Since some of the principals in the book are dead, Donovan's narrative at times is skewed to Scott's point of view. There is some balance, however, as Donovan writes that France's father, NASCAR chief Bill France Sr., "deserves credit for his handling of the situation during ... his years in NASCAR's minor leagues."

But Donovan also takes the elder France to task for not stepping in and correcting the injustice at Darlington.

"Clearly, France was unwilling to confront the speedway's racist president, Bob Colvin, and to disturb Darlington's Confederacy-boosting, proud-to-be-a-redneck atmosphere, which helped draw huge crowds to the South Carolina track," Donovan writes.

Scott was a talented driver and a self-taught mechanic who was a genius of improvisation. He needed those skills, too, as his cars were not up to the standards of his rivals. But he loved to drive and never considered himself a pioneer.

"The racial issue didn't have anything to do with it," he told Donovan. "I'd been a fast driver all my life, and I wanted to do it without paying tickets."

Scott refinanced his home seven times during his 18-year career to meet expenses. He competed in 495 Grand National and Winston Cup races, completing 324 of them. The movie "Greased Lightning" is loosely based on Scott's life.
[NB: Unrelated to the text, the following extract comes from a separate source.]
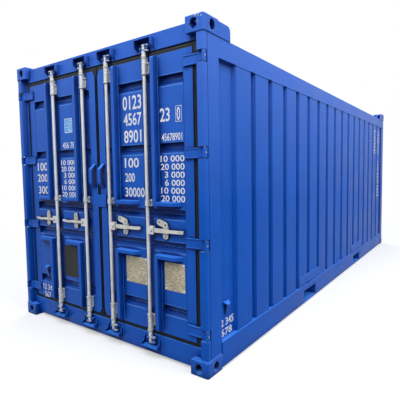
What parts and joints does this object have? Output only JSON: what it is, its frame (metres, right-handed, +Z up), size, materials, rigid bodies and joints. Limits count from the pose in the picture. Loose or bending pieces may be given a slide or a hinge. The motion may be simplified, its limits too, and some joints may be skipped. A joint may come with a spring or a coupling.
{
  "type": "shipping container",
  "caption": "Steel dry cargo container with hinged end doors, turning lock rods, corrugated walls, fork pockets, lifting eyes and corner castings.",
  "frame": {"origin": "centre of the footprint, on the ground under the bottom castings", "axes": "+Z up, X along the length with the doors at -X, Y across"},
  "size_m": [6.058, 2.438, 2.591],
  "materials": {
    "blue_paint": "satin, chipped at the castings",
    "white_paint": "satin",
    "seal_rubber": "matt",
    "plate_metal": "satin",
    "document_holder": "matt",
    "floor_board": "matt",
    "pin_steel": "dull"
  },
  "bodies": {
    "frame": {"corner_castings_top": "blue_paint", "corner_castings_bottom": "blue_paint", "door_posts": "blue_paint", "rear_posts": "blue_paint", "door_header": "blue_paint", "door_sill": "blue_paint", "rear_beams": "blue_paint", "top_side_rails": "blue_paint", "bottom_side_rails": "blue_paint", "fork_tubes": "blue_paint", "pocket_doublers": "blue_paint", "side_walls": "blue_paint", "rear_wall": "blue_paint", "roof_panel": "blue_paint", "floor_deck": "floor_board", "cross_members": "blue_paint", "lifting_eyes": "blue_paint", "eye_guards": "blue_paint", "hinge_pins": "pin_steel", "cam_guards": "blue_paint", "cam_keepers": "blue_paint", "wall_tie_eyes": "blue_paint"},
    "right_door": {"right_door_frame": "blue_paint", "right_door_panel": "blue_paint", "right_door_seal": "seal_rubber", "right_hinge_blades": "blue_paint", "right_rod_bearings": "white_paint", "right_rod_guards": "blue_paint", "right_handle_catches": "white_paint", "right_grab_handle": "blue_paint", "centre_plate": "blue_paint", "data_plates": "plate_metal"},
    "left_door": {"left_door_frame": "blue_paint", "left_door_panel": "blue_paint", "left_door_seal": "seal_rubber", "left_hinge_blades": "blue_paint", "left_rod_bearings": "white_paint", "left_rod_guards": "blue_paint", "left_handle_catches": "white_paint", "left_grab_handle": "blue_paint", "document_plate": "document_holder", "door_tie_eye": "blue_paint"},
    "right_inner_lock": {"right_inner_rod": "white_paint", "right_inner_cams": "white_paint", "right_inner_handle": "white_paint"},
    "right_outer_lock": {"right_outer_rod": "white_paint", "right_outer_cams": "white_paint", "right_outer_handle": "white_paint"},
    "left_inner_lock": {"left_inner_rod": "white_paint", "left_inner_cams": "white_paint", "left_inner_handle": "white_paint"},
    "left_outer_lock": {"left_outer_rod": "white_paint", "left_outer_cams": "white_paint", "left_outer_handle": "white_paint"}
  },
  "joints": [
    {"name": "right_door_hinge", "type": "hinge", "parent": "frame", "child": "right_door", "pos_m": [-3.012, -1.203, 1.309], "axis": [0, 0, 1], "range_deg": [0, 260]},
    {"name": "left_door_hinge", "type": "hinge", "parent": "frame", "child": "left_door", "pos_m": [-3.012, 1.203, 1.309], "axis": [0, 0, -1], "range_deg": [0, 260]},
    {"name": "right_inner_lock_turn", "type": "hinge", "parent": "right_door", "child": "right_inner_lock", "pos_m": [-3.003, -0.168, 1.05], "axis": [0, 0, 1], "range_deg": [-90, 0]},
    {"name": "right_outer_lock_turn", "type": "hinge", "parent": "right_door", "child": "right_outer_lock", "pos_m": [-3.003, -0.621, 1.05], "axis": [0, 0, 1], "range_deg": [-90, 0]},
    {"name": "left_inner_lock_turn", "type": "hinge", "parent": "left_door", "child": "left_inner_lock", "pos_m": [-3.003, 0.168, 1.05], "axis": [0, 0, -1], "range_deg": [-90, 0]},
    {"name": "left_outer_lock_turn", "type": "hinge", "parent": "left_door", "child": "left_outer_lock", "pos_m": [-3.003, 0.621, 1.05], "axis": [0, 0, -1], "range_deg": [-90, 0]}
  ]
}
"Despite his accomplishments, Scott looked back on his NASCAR career with some deep dissatisfaction," Donovan writes, "convinced that the sport had never given him a fair chance to show what he could do."

He never had a factory-team ride or a professional pit crew, but Scott was a shining example of courage and perseverance. Donovan does a good job trying to balance Scott's career and put it into context with the racial and social complexities of the 1950s and '60s.